Date of Award

12-1-2025

Degree Name

Doctor of Philosophy

Department

Sociology

First Advisor

Sherkat, Darren

Abstract

This dissertation explores how the Russo-Ukrainian war has transformed the lives, identities, and resistance strategies of Ukrainian women. Drawing on in-depth, semi-structured interviews with forty-five Ukrainian women conducted between March 2022 and February 2023, it analyzes how everyday survival, political thought, and civic activism have changed during the war. Using a modified grounded theory approach and a feminist lens, this study examines women’s psychosocial experiences, their evolving political consciousness, and their active roles in humanitarian, cultural, and cyber resistance.Findings reveal that the war simultaneously reinforced and disrupted traditional gender expectations. While Ukrainian women dealt with increased domestic and caregiving burdens while experiencing trauma, they also emerged as organizers, strategists, and digital activists.
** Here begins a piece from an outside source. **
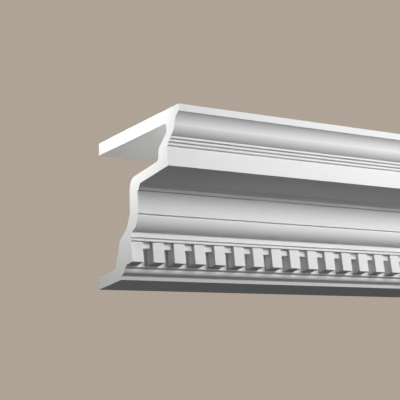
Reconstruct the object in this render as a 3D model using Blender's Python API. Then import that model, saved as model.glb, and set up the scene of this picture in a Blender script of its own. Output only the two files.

Their testimonies showed how grief, endurance, and emotional labor intersected with nationalism and presented new forms of wartime womanhood. This dissertation contributes to feminist theory by highlighting the coexistence of trauma and agency, the weaponization of domestic labor, and the centrality of women’s voices in shaping national belonging. Implications extend to feminist peacebuilding, policy, and memory studies, underscoring the necessity of centering women in postwar recovery and reconstruction. Ultimately, the dissertation argues that Ukrainian women’s lived experiences are not peripheral but fundamental to understanding the human, political, and national dimensions of war.